Sustainable places

Infrastructure and facilities

To create great places to live, we need to ensure future residents can access local community and social infrastructure either on or nearby the new development. This has a direct impact on their quality of life and satisfaction with their new home.

Great Western Park

Active travel and sustainable transport

We aim to create walkable neighbourhoods where customers can enjoy an active, healthy lifestyle and make sustainable transport choices. This includes layouts that integrate paths and cycle routes that connect with existing networks and street design that encourages slower vehicle speeds and safer cycling conditions. We also invest in public and community transport, walkways and cycle paths through our planning obligations. 
Sustainable places

Access to transport is important for our customers and local communities and also impacts the environmental footprint of future residents on our developments. Our materiality assessment identified this as a key impact area. 

In 2023, 70% of our UK completions were within 500 metres of a public transport node (2022: 67%), 90% were within 1,000 metres (2022: 90%). We contributed £6 million to public transport provision through our planning obligations.

Our latest standard house types include at least one study area with space for a desk and easy access to broadband and electricity sockets, to enable working from home.
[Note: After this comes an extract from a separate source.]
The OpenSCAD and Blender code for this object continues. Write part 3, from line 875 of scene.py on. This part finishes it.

Many homes have integrated secure cycle storage. Around 13% had on-plot EV charging points (2022: 9%) and we have installed over 3,700 EV chargers since 2019. 22% of homes included secure cycle storage.


Promoting community connections

We aim to install infrastructure at an early stage of the build process to help the new community become established quickly. Our teams use our Community Communications Plan, which includes a range of recommended actions and activities for use throughout the development process to help foster a sense of community among new residents.
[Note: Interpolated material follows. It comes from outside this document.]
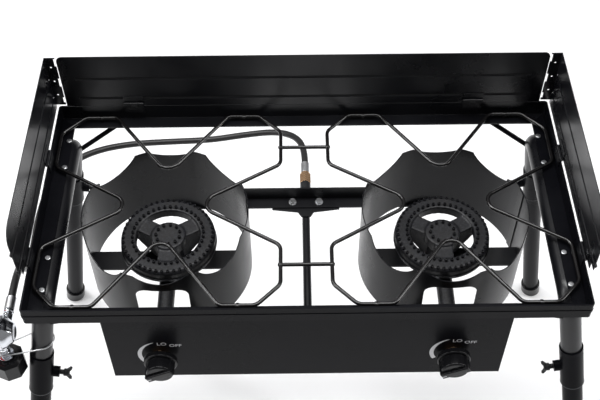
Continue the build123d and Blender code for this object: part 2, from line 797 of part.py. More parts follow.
def back_screen():
    panel = block((-back_half, back_inner, top + screen_gap),
                  (back_half, back_inner + screen_sheet, top + screen_top))
    panel = fillet(panel.edges().filter_by(Axis.Y).group_by(Axis.Z)[-1], 10)
    outer_zone = block((-back_half, back_inner, top), (back_half, back_inner + 9, top + 150))
    length = 2 * (back_half - back_bead_inset)
    for height in back_bead_heights:
        start = (-length / 2, back_inner, top + height)
        outside, hollow = pressed_bead(start, (1, 0, 0), length, screen_sheet)
        panel += outside & outer_zone
        panel -= hollow
    return Compound([panel] + [moving_leaf_back(side * back_hinges) for side in (-1, 1)])


def build_wind_screen():
    """Three panels, and the fixed hinge leaves with their pins on the top frame."""
    write("left_windscreen", side_screen(-1))
    write("right_windscreen", side_screen(1))
    write("back_windscreen", back_screen())
    fixed = []
    for side in (-1, 1):
        for y in side_hinges:
            fixed.append(fixed_leaf_side(side, y))
        fixed.append(fixed_leaf_back(side * back_hinges))
    write("screen_hinges", Compound(fixed))


def fixed_leaf_side(side, y):
    place = (side * side_axis_x, y, top + side_axis_rise)
    barrel = hinge_barrel(place, (0, 1, 0), "outer")
    inner = half_length - rail_sheet
    shelf_near = side * (inner - leaf_sheet)
    shelf_low = top + 0.2
    upright = block((min(side * inner, shelf_near), y - hinge_length / 2, top - fixed_leaf_drop),
                    (max(side * inner, shelf_near), y + hinge_length / 2, shelf_low + leaf_sheet))
    shelf_far = side * (half_length + 0.5)
    shelf = block((min(shelf_far, shelf_near), y - hinge_length / 2, shelf_low),
                  (max(shelf_far, shelf_near), y + hinge_length / 2, shelf_low + leaf_sheet))
    middle = rod((place[0], y - hinge_length / 6, place[2]), (0, 1, 0), hinge_radius + knuckle_gap,
                 hinge_length / 3)
    body = upright + (shelf - middle) + barrel
    bore = rod((place[0], y - 20, place[2]), (0, 1, 0), pin_bore, 40)
    pin = rod((place[0], y - hinge_length / 2 - 0.5, place[2]), (0, 1, 0), pin_radius, hinge_length + 1)
    head = rod((place[0], y - hinge_length / 2 - 1.1, place[2]), (0, 1, 0), 1.8, 0.6)
    return Compound((body - bore).solids() + [pin + head])


def fixed_leaf_back(x):
    place = (x, back_axis_y, top + back_axis_rise)
    barrel = hinge_barrel(place, (1, 0, 0), "outer")
    face = half_depth - rail_sheet
    lower = block((x - hinge_length / 2, back_axis_y + leaf_sheet, top - fixed_leaf_drop),
                  (x + hinge_length / 2, face, top - 0.5))
    legs = leaf(place, "x", (leaf_sheet, -1 - back_axis_rise), (hinge_radius - 0.2, 0), "outer")
    body = lower + barrel
    for piece in legs:
        body += piece
    bore = rod((x - 20, back_axis_y, place[2]), (1, 0, 0), pin_bore, 40)
    pin = rod((x - hinge_length / 2 - 0.5, back_axis_y, place[2]), (1, 0, 0), pin_radius, hinge_length + 1)
    head = rod((x - hinge_length / 2 - 1.1, back_axis_y, place[2]), (1, 0, 0), 1.8, 0.6)
    return Compound((body - bore).solids() + [pin + head])


# ---- regulator and hose ----

def lifted(place):
    return Vector(place[0], place[1], place[2] + top)


def build_regulator():
    """Two pressed halves with a rolled flange, an outlet barb, an inlet neck and a dial knob."""
    centre = lifted(regulator_place)
    inner = centre + Vector(regulator_width / 2, 0, 0)
    body = rod(inner, (-1, 0, 0), regulator_radius - 3, regulator_width)
    body = fillet(body.edges().group_by(Axis.X)[0] + body.edges().group_by(Axis.X)[-1], 6)
    body += rod(centre + Vector(-1, 0, 0), (-1, 0, 0), regulator_radius, 4)
    body += rod(centre, (0, 1, 0), neck_radius, outlet_start)
    wheel = lifted(wheel_place)
    neck_top = Vector(wheel.X, wheel.Y, centre.Z)
    body += rod(neck_top, (0, 0, -1), neck_radius, centre.Z - wheel.Z - wheel_height / 2 - 0.5)
    spindle_start = centre + Vector(-regulator_width / 2, 0, 0)
    body += rod(spindle_start + Vector(2, 0, 0), (-1, 0, 0), spindle_radius, 8)
    write("regulator_body", body)
    cap = rod(spindle_start + Vector(-1, 0, 0), (-1, 0, 0), regulator_knob_radius, 17)
    cap = fillet(cap.edges().group_by(Axis.X)[0], 3)
    for rib in range(12):
        angle = math.radians(30 * rib)
        reach = regulator_knob_radius + 1
        place = spindle_start + Vector(0, reach * math.cos(angle), reach * math.sin(angle))
        cap -= rod(place, (-1, 0, 0), 3.2, 20)
    cap -= rod(spindle_start, (-1, 0, 0), spindle_radius + turning_clearance, 7)
    write("regulator_knob", cap)
    crimp_start = centre + Vector(0, outlet_start, 0)
    write("front_crimp", rod(crimp_start, (0, 1, 0), crimp_radius, outlet_end - outlet_start))
    build_hand_wheel(wheel)


def build_hand_wheel(wheel):
    """A lobed hand nut that turns round the inlet nipple."""
    low = wheel - Vector(0, 0, wheel_height / 2)
    nut = extrude(Plane(origin=low) * RegularPolygon(wheel_radius, 8), wheel_height)
    nut = chamfer(nut.edges().group_by(Axis.Z)[-1], 4)
    nut -= rod(low - Vector(0, 0, 1), (0, 0, 1), 17, 22)
    nut -= rod(low, (0, 0, 1), nipple_radius + turning_clearance, wheel_height + 2)
    write("hand_wheel", nut)
    nipple = rod(low + Vector(0, 0, 4), (0, 0, 1), nipple_radius, wheel_height - 4)
    nipple += rod(low + Vector(0, 0, 10), (0, 0, 1), 10, 10)
    write("inlet_nipple", nipple)


def build_tie_wire():
    """A twist of wire that holds the regulator's neck to the leg."""
    z = top - tie_wire_drop
    station = (z - elbow(-1, -1).Z) / leg_direction(-1, -1).Z
    leg_centre = elbow(-1, -1) + leg_direction(-1, -1) * station
    ring_radius = tube_radius + tie_wire_radius + 0.8
    neck = lifted(wheel_place)
    near = Vector(leg_centre.X, leg_centre.Y, z)
    far = Vector(neck.X, neck.Y, z)
    belt = belt_path(near, ring_radius, far, neck_radius + tie_wire_radius + 0.3)
    tie = None
    for run in belt:
        piece = sweep(Plane(origin=run @ 0, z_dir=run % 0) * Circle(tie_wire_radius), path=run)
        tie = piece if tie is None else tie + piece
    write("tie_wire", tie)


def belt_path(near, near_radius, far, far_radius):
    """Two arcs and two straights that wrap a pair of round posts, as a belt does."""
    along = math.atan2(far.Y - near.Y, far.X - near.X)
    lean = math.acos((near_radius - far_radius) / (far - near).length)

    def rim(centre, radius, angle):
        return centre + Vector(radius * math.cos(angle), radius * math.sin(angle), 0)
    near_points = [rim(near, near_radius, along + turn) for turn in (lean, math.pi, -lean)]
    far_points = [rim(far, far_radius, along + turn) for turn in (-lean, 0, lean)]
    return (ThreePointArc(*near_points), Line(near_points[2], far_points[0]),
            ThreePointArc(*far_points), Line(far_points[2], near_points[0]))


# The hose's route hangs behind the crossbar, rounds the back left leg and rises to the regulator.
# Heights are from the top of the frame.
hose_points = (
    (3, 229, -181.75), (3, 266, -181.75), (-13, 303, -187), (-50, 328, -200), (-108, 335, -215),
    (-176, 330, -224), (-254, 326, -223), (-328, 312, -213), (-390, 286, -203), (-436, 246, -198),
    (-464, 194, -204), (-476, 140, -222), (-479, 88, -236), (-475, 44, -222),  (-467, 8, -190),
    (-458, -22, -146), (-450, -49, -102), (-446, -88, -80), (-446, -125, -80))


def build_hose():
    points = [Vector(x, y, z + top) for x, y, z in hose_points]
    radii = []
    for before, here, after in zip(points, points[1:], points[2:]):
        turn = math.radians((here - before).get_angle(after - here))
        run = min((here - before).length, (after - here).length)
        radii.append(0.45 * run / math.tan(turn / 2))
    print("hose bend radii", [round(radius) for radius in radii])
    path = FilletPolyline(*points, radius=radii)
    hose = sweep(Plane(origin=points[0], z_dir=points[1] - points[0]) * Circle(hose_radius), path=path)
    section = math.pi * hose_radius ** 2
    print("hose length", round(path.length), "volume ratio", round(hose.volume / (section * path.length), 4))
    write("gas_hose", hose)


os.makedirs("parts", exist_ok=True)
build_rails()
build_frame_screws()
build_front_panel()
bolts = build_burners()
build_cup_brackets()
build_valves()
bolts += build_pipes()
write("bracket_bolts", Compound(bolts))
build_inlet()
build_legs()
build_grates()
build_wind_screen()
build_regulator()
build_tie_wire()
build_hose()
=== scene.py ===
import json
import math
import bmesh
import bpy
from mathutils import Matrix, Vector


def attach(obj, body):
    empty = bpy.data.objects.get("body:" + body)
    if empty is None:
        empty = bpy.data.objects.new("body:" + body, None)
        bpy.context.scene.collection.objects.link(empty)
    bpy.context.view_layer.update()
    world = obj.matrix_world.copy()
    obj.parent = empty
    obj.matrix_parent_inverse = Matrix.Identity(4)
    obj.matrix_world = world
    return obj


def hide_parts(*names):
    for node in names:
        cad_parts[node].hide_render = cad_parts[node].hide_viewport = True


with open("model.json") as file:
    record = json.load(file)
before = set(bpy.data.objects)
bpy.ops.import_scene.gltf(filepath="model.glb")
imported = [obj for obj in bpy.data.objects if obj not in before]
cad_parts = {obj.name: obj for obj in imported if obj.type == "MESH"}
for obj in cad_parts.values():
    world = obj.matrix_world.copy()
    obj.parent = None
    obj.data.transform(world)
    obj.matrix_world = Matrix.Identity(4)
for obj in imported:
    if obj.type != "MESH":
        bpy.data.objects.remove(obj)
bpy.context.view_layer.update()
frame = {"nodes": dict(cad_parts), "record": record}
nodes = frame["nodes"]
bodies = frame["record"]["behaviour"]["bodies"]
bodyOf = {node: body for body, members in bodies.items() for node in members}
burnerSides = {"left": -0.218, "right": 0.218}
alongX = (1, 0, 0)


# camera, high in front and looking down on the cooking top
cameraSetting = {"place": (-0.0154, -0.9780, 1.8317), "pitch": 50.54, "yaw": -0.43, "roll": -0.29,
                 "lens": 60.09, "sensor": 36.0}


def makeCamera(setting):
    pitch = math.radians(setting["pitch"])
    yaw = math.radians(setting["yaw"])
    roll = math.radians(setting["roll"])
    forward = Vector((-math.sin(yaw) * math.cos(pitch), math.cos(yaw) * math.cos(pitch), -math.sin(pitch)))
    level = Vector((math.cos(yaw), math.sin(yaw), 0))
    rise = level.cross(forward)
    right = level * math.cos(roll) + rise * math.sin(roll)
    up = rise * math.cos(roll) - level * math.sin(roll)
    data = bpy.data.cameras.new("topCamera")
    data.lens = setting["lens"]
    data.sensor_width = setting["sensor"]
    eye = bpy.data.objects.new("topCamera", data)
    turn = Matrix((right, up, -forward)).transposed().to_4x4()
    eye.matrix_world = Matrix.Translation(setting["place"]) @ turn
    bpy.context.collection.objects.link(eye)
    bpy.context.scene.camera = eye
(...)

We have also explored different approaches to promoting community connections. For example:

  • At our Pennington Wharf development in Manchester, we provided an enhanced community centre (hub) at the site including a yoga room, kids play area, outdoor facilities and community noticeboard. One of our colleagues worked as a community champion one day a week, helping to organise events, communicate with residents and promote connections. We also rolled out an enhanced digital communications programme using Facebook, text messages, email and a website to keep residents up to date with site news, promote events, and encourage people to get involved in community activities. We assessed the impact using customer research and early findings suggested that the approach can help to foster connections.
  • At our Leybourne Chase site in Kent we have funded a community development worker to help set up the Community Development Trust and foster connections between residents and community organisations. 
  • In Sherford, Devon, community engagement has been a priority throughout. The plan for Sherford was generated through an Enquiry by Design process, bringing together many different stakeholders including residents, developers, county and local authority officers, health, education, police and other service providers, wildlife groups and environmental agencies. A Community Trust and Residents Association was established and a resident liaison officer appointed.